Beyond the human safety factor, last year the company re-negotiated savings in insurance rates based on federally-required driver safety reports.

A new “intelligent” wheel hub that monitors tire pressure put Custom Commodities in a trade periodical feature story in “Bulk Transporter.”

Like the hard braking example, the system delivers an alert to dispatch if any of 18 wheels on 300 trucks operating anywhere in 48 states or Canada loses pressure.

“What we’ve found is that the system typically knows before the driver if he’s got a low tire,” Mr. Driggers said. It knows which tire. It knows where the truck is. It alerts the nearest terminal so that a repair truck can be dispatched. In initial incidents, it’s cut tire-related downtime by more than half.

While its procedures and policies provide for measuring the success or failure of operations, the company’s stated mission to be the leader setting industry bench marks comes down to human performance.

“The deal isn’t as important as the people in the deal,” said Mr. Stevenson, whose personal code was influenced by John Brogotti, who began Gilmer Seed and Feed. Mr. Stevenson grew up in the store.

“I loved spending time with him,” Mr. Stevenson said. “He was my Pappy.”

Locally, a handful of old timers remember Mr. Brogotti as a leader in the Gilmer business community that in 1935 created the Gilmer Yamboree as a showcase for sweet potato farmers. It’s now a week long Americana homecoming, a festival annually packing the business district.

His influence on a young David Stevenson today permeates corporate culture at Custom Commodities.

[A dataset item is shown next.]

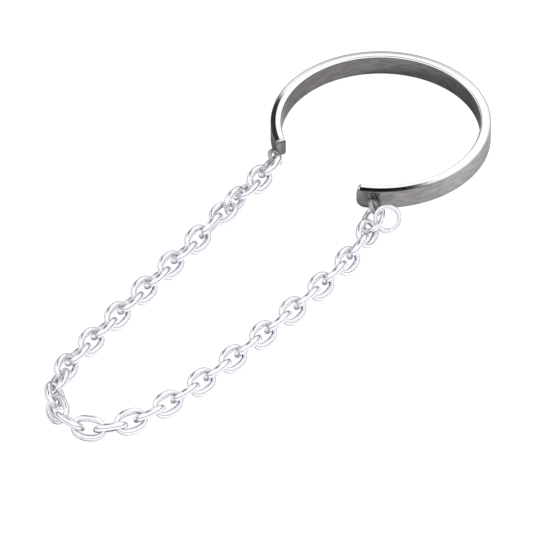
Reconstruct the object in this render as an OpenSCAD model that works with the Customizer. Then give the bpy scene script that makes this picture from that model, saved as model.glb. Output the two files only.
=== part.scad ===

John Brogotti may be the only man in history to expect personnel in his feed store to read and abide by the human relations principles of Dale Carnegie’s “How to Win Friends and Influence People.”

Human relations matter.

“My goal is having direct contact with three of our drivers every day,” Mr. Stevenson said.

As defined by Pappy, principles were a simple matter – the Rotary Club 4-way test requiring truth put into action in ways always building and never tearing down define proper deportment.

“If you go in David Lee’s office, you’ll notice it’s posted on the wall,” Mr. Driggers said.